# WHAT IS BEING ASKED
Reply with only the number of lines that contain the string "JSON".

# MATERIAL SUPPLIED
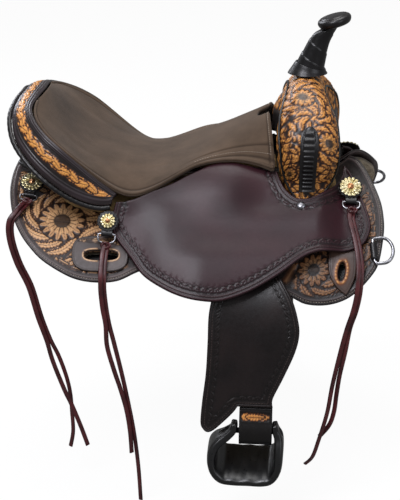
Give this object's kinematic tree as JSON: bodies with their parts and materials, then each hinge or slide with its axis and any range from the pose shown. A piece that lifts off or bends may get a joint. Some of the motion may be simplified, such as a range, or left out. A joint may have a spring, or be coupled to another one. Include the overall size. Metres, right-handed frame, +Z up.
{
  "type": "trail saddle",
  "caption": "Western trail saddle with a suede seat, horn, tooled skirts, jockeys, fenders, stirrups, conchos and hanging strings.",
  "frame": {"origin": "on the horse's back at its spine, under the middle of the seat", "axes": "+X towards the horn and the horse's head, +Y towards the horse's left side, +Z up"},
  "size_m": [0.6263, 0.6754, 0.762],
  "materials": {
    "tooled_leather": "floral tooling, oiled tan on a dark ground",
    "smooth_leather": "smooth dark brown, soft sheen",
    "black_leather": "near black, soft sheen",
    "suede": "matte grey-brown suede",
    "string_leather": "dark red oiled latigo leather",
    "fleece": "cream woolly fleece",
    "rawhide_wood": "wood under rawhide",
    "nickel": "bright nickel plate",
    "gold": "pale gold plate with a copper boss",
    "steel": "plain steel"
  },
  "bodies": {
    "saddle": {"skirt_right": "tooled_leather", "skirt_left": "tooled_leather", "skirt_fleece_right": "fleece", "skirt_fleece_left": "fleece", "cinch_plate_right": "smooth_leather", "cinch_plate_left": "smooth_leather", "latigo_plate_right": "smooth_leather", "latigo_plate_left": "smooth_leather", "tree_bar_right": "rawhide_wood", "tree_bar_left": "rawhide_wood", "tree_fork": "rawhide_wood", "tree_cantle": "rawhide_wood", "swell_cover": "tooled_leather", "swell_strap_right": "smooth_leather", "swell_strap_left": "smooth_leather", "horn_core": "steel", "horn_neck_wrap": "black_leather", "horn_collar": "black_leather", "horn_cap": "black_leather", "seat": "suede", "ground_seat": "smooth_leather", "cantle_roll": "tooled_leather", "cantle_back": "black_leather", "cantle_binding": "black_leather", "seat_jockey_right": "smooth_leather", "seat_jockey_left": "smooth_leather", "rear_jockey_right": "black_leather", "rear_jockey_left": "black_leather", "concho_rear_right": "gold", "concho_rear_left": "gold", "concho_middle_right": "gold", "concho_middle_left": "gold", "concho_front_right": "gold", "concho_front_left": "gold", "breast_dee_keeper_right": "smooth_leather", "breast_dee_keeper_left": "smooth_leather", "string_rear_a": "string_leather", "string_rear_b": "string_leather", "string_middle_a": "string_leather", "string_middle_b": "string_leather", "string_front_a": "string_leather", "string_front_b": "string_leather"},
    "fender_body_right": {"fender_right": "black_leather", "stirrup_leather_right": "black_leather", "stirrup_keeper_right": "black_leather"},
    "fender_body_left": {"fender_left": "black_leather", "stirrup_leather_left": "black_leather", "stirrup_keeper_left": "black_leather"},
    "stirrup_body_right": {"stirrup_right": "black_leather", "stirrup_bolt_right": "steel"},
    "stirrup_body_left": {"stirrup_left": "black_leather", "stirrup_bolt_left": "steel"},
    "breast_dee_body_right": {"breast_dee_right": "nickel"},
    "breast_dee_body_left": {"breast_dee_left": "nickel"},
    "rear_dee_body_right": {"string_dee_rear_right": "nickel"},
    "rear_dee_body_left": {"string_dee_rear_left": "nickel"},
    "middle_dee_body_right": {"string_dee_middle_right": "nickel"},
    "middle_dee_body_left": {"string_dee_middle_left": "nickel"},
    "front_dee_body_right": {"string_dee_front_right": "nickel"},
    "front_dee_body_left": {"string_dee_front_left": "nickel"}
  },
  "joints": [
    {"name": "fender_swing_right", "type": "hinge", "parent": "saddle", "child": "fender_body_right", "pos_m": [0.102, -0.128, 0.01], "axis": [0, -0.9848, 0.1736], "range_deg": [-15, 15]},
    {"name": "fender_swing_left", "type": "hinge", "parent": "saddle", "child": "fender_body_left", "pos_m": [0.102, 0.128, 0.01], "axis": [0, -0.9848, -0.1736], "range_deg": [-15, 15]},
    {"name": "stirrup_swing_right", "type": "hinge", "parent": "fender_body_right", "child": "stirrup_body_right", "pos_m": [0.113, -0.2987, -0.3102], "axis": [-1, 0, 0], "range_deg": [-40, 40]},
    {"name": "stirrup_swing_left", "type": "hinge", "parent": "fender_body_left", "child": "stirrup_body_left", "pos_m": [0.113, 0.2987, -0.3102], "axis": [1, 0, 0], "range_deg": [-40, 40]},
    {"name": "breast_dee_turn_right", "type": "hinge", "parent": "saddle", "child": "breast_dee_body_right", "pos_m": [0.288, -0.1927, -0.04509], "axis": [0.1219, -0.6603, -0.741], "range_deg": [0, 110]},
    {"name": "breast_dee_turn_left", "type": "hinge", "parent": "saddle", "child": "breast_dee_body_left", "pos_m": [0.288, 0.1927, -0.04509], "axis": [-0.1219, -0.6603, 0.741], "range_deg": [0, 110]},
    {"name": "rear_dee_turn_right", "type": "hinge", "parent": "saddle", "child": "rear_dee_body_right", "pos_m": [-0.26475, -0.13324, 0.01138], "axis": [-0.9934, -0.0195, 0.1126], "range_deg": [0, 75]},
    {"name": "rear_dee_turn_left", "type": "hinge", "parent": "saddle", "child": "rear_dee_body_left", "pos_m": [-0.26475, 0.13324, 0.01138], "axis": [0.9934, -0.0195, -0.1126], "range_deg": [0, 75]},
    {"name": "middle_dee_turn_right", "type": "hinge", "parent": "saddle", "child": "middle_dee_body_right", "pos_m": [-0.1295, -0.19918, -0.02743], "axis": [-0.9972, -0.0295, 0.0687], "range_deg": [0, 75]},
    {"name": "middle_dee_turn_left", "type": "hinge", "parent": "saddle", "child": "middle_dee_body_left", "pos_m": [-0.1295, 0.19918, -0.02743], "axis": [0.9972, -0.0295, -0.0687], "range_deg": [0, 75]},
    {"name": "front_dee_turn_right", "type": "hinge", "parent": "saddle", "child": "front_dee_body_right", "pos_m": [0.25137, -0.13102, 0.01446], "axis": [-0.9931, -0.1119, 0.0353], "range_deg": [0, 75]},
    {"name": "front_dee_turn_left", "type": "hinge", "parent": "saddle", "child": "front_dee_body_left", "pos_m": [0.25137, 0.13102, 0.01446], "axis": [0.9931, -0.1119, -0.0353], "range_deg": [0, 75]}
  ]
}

==

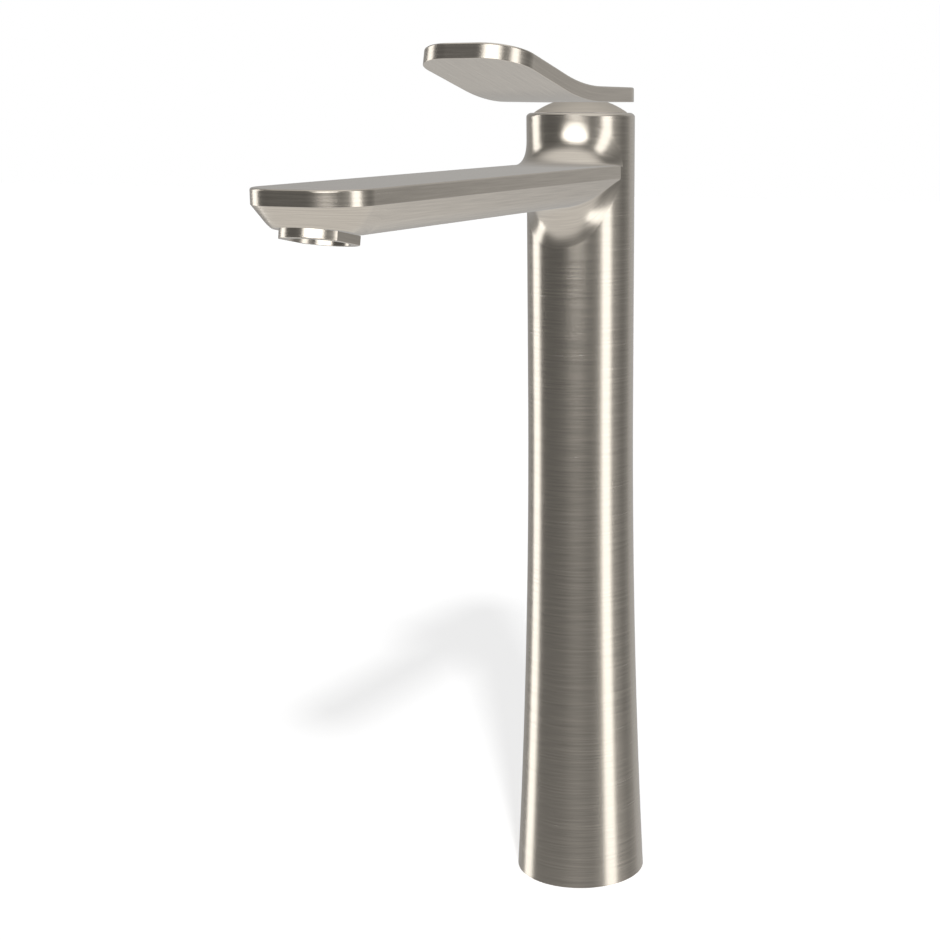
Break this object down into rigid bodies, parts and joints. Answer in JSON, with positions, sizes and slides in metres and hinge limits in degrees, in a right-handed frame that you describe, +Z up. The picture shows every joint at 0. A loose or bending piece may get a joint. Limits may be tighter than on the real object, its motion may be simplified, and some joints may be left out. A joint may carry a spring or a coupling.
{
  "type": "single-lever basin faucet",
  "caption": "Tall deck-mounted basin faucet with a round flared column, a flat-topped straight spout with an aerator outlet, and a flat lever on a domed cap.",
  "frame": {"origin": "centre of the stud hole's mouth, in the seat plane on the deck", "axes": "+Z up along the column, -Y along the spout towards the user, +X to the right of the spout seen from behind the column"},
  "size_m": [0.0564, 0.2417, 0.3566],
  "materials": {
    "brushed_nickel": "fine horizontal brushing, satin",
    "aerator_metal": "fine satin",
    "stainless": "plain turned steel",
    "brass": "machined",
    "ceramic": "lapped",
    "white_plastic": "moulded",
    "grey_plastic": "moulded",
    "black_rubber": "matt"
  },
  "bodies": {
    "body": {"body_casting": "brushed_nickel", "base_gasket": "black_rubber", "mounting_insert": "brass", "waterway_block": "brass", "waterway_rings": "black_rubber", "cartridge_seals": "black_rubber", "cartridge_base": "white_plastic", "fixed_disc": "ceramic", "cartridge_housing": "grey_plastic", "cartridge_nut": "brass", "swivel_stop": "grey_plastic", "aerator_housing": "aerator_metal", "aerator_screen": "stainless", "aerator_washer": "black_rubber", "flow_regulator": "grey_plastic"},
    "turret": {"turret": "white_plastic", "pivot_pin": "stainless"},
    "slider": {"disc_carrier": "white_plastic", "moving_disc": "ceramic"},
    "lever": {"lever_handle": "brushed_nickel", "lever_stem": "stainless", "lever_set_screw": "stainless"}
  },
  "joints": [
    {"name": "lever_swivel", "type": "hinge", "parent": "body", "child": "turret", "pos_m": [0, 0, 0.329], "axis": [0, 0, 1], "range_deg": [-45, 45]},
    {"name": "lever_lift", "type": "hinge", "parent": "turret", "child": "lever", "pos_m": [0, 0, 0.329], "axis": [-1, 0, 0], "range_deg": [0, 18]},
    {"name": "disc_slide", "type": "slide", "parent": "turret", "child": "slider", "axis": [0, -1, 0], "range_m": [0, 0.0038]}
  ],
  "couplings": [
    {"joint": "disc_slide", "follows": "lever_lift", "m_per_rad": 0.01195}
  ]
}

# RESULT BELOW
2